Less is More: Multimodal Region Representation via Pairwise Inter-view Learning
Min Namgung, Yijun Lin, JangHyeon Lee, Yao-Yi Chiang
TL;DR
CooKIE introduces a scalable information-factorization framework for multimodal region representation learning, addressing the loss of modality-specific information in traditional inter-view contrastive learning. By combining intra-view pretraining with pairwise inter-view learning, it captures both unique and pairwise shared information across multiple geospatial modalities without explicit high-order dependency modeling.

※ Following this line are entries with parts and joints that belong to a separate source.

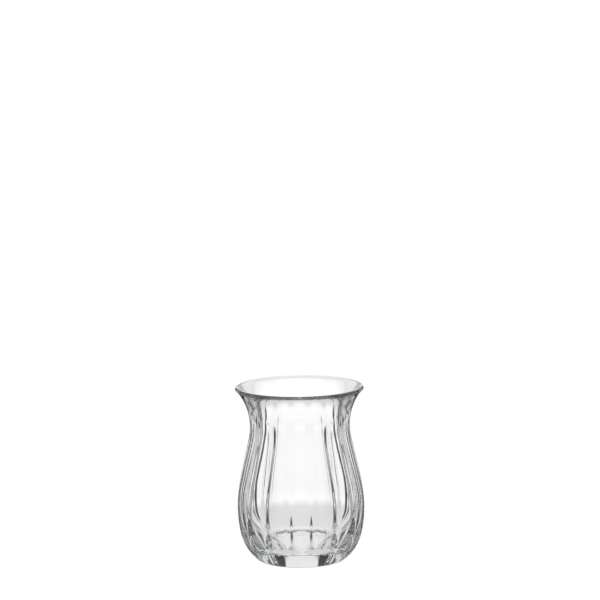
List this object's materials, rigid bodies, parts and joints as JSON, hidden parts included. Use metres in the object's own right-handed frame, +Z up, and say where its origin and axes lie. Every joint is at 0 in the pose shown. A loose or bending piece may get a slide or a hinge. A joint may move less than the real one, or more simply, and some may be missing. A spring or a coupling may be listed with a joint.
{
  "type": "tea glass",
  "caption": "Waisted clear tea glass with a flared lip, a narrow neck, a round fluted belly and a thick base that stands flat.",
  "frame": {"origin": "centre of the standing ring, on the table", "axes": "+Z up through the open mouth, -Y towards the viewer of the picture"},
  "size_m": [0.0628, 0.0628, 0.086],
  "materials": {
    "glass": "clear, colourless pressed glass, fire-polished and glossy"
  },
  "bodies": {
    "root": {"tea_glass": "glass"}
  },
  "joints": []
}
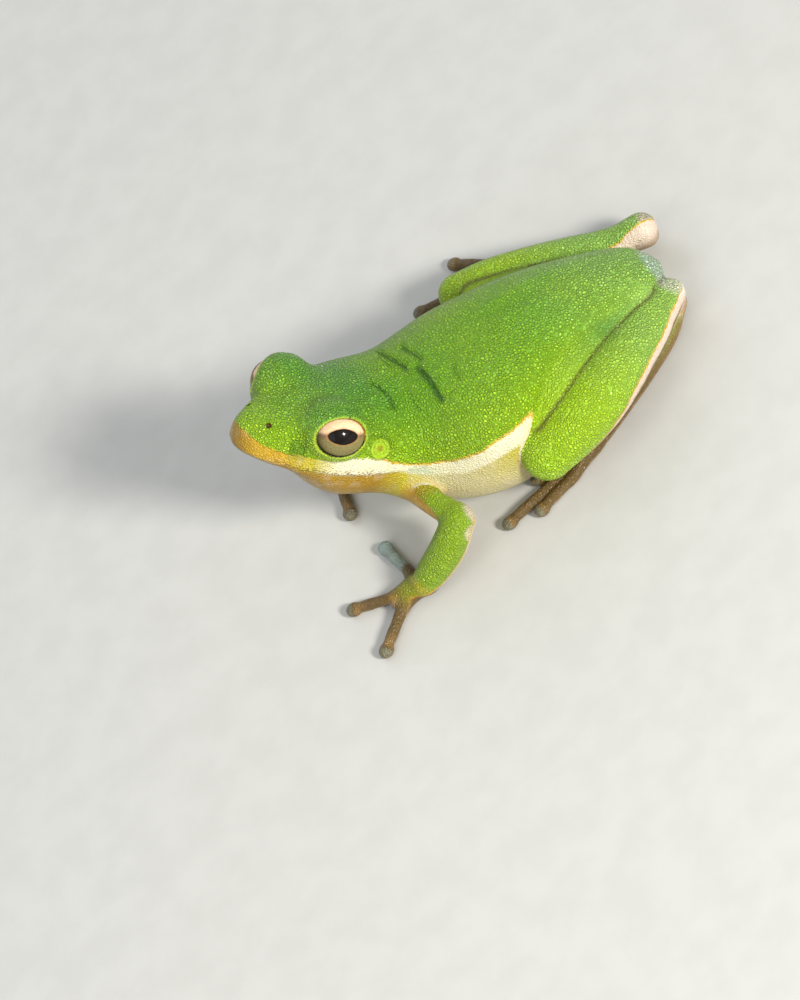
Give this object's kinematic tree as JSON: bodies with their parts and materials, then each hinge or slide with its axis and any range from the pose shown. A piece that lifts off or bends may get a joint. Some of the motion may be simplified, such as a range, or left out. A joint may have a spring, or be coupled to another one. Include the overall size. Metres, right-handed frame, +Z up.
{
  "type": "american green tree frog, sitting, still model",
  "caption": "Life-size still model of a green tree frog sitting on folded hind legs with its head raised, each limb ending in round toe discs.",
  "frame": {"origin": "on the ground, under the middle of the frog's bounding box", "axes": "+X to the frog's front, +Y to the frog's left, +Z up"},
  "size_m": [0.0504, 0.0418, 0.0248],
  "materials": {
    "skin_green": "moist, finely granular skin, yellow-green with a white side stripe",
    "skin_pale": "smooth pale yellow throat skin",
    "skin_tan": "smooth ochre-brown skin of hands, feet and eardrums",
    "eye_gold": "wet, glossy, coppery iris and black pupil"
  },
  "bodies": {
    "root": {"torso": "skin_green", "head": "skin_green", "lower_jaw": "skin_pale", "eye_left": "eye_gold", "eye_right": "eye_gold", "eardrum_left": "skin_tan", "eardrum_right": "skin_tan", "upper_arm_left": "skin_green", "forearm_left": "skin_green", "hand_left": "skin_tan", "thigh_left": "skin_green", "shank_left": "skin_green", "foot_left": "skin_tan", "upper_arm_right": "skin_green", "forearm_right": "skin_green", "hand_right": "skin_tan", "thigh_right": "skin_green", "shank_right": "skin_green", "foot_right": "skin_tan"}
  },
  "joints": []
}
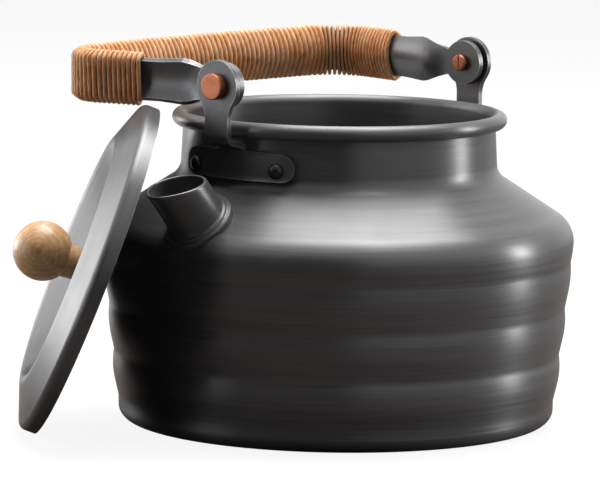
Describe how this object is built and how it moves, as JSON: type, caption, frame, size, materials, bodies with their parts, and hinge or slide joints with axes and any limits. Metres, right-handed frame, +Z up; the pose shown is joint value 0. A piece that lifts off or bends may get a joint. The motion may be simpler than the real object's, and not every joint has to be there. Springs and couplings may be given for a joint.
{
  "type": "camp kettle",
  "caption": "Camp kettle with a ribbed wall, sloping shoulder, short spout, folding cord-wrapped handle on riveted brackets, and a dished lid with a wooden ball knob taken off and leaned on it.",
  "frame": {"origin": "middle of the kettle's base, on the floor", "axes": "+Z up along the body's axis; -X towards the spout; the handle's hinge runs along X and the handle lies folded towards +Y"},
  "size_m": [0.1995, 0.1571, 0.1213],
  "materials": {
    "anodised_aluminium": "hard-anodised dark grey, satin, with fine turned lines",
    "coated_steel": "satin dark grey coating",
    "waxed_cord": "tan waxed cord, matt with a pale sheen",
    "copper": null,
    "fibre_washer": "matt black friction washer",
    "dark_rivet": "satin black domed rivet",
    "beech": "turned and oiled light wood",
    "steel": "plain steel screw and washer"
  },
  "bodies": {
    "kettle": {"kettle_body": "anodised_aluminium", "spout": "anodised_aluminium", "front_bracket": "coated_steel", "rear_bracket": "coated_steel", "front_pivot_rivet": "copper", "rear_pivot_rivet": "copper", "front_pivot_washer": "fibre_washer", "rear_pivot_washer": "fibre_washer", "front_foot_rivet_left": "dark_rivet", "front_foot_rivet_right": "dark_rivet", "rear_foot_rivet_left": "dark_rivet", "rear_foot_rivet_right": "dark_rivet"},
    "handle": {"bail_handle": "coated_steel", "handle_wrap": "waxed_cord"},
    "lid": {"lid": "anodised_aluminium", "knob": "beech", "knob_screw": "steel", "knob_washer": "steel"}
  },
  "joints": [
    {"name": "bail_swing", "type": "hinge", "parent": "kettle", "child": "handle", "pos_m": [0.004, 0, 0.1124], "axis": [1, 0, 0], "range_deg": [0, 203.5]},
    {"name": "lid_lift", "type": "slide", "parent": "kettle", "child": "lid", "axis": [-0.6841, 0.638, 0.3535], "range_m": [0, 0.15]}
  ]
}
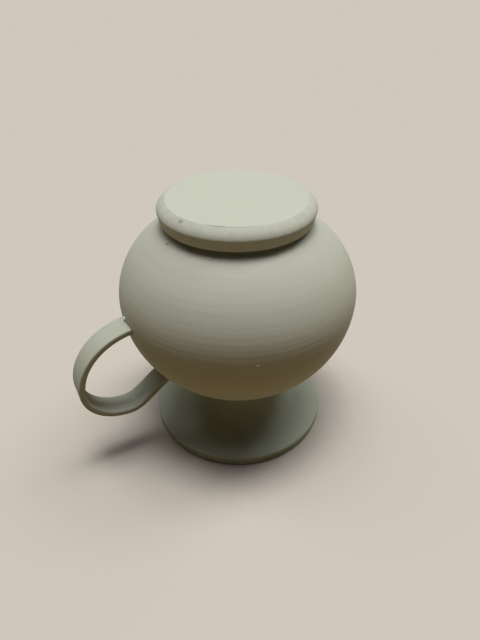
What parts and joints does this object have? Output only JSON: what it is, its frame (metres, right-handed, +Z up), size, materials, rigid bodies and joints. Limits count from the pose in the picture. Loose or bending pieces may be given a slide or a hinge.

Empirical results on NYC and Delhi show state-of-the-art performance across population density, crime rate, greenness, and land use tasks, with substantial parameter and FLOP reductions compared to GFactorCL. The work demonstrates the practical benefit of pairwise inter-view learning for complex multimodal geospatial data and provides an efficient path to incorporating more modalities in RRL.
Abstract
With the increasing availability of geospatial datasets, researchers have explored region representation learning (RRL) to analyze complex region characteristics. Recent RRL methods use contrastive learning (CL) to capture shared information between two modalities but often overlook task-relevant unique information specific to each modality. Such modality-specific details can explain region characteristics that shared information alone cannot capture. Bringing information factorization to RRL can address this by factorizing multimodal data into shared and unique information. However, existing factorization approaches focus on two modalities, whereas RRL can benefit from various geospatial data. Extending factorization beyond two modalities is non-trivial because modeling high-order relationships introduces a combinatorial number of learning objectives, increasing model complexity. We introduce Cross modal Knowledge Injected Embedding, an information factorization approach for RRL that captures both shared and unique representations. CooKIE uses a pairwise inter-view learning approach that captures high-order information without modeling high-order dependency, avoiding exhaustive combinations. We evaluate CooKIE on three regression tasks and a land use classification task in New York City and Delhi, India. Results show that CooKIE outperforms existing RRL methods and a factorized RRL model, capturing multimodal information with fewer training parameters and floating-point operations per second (FLOPs). We release the code: https://github.com/MinNamgung/CooKIE.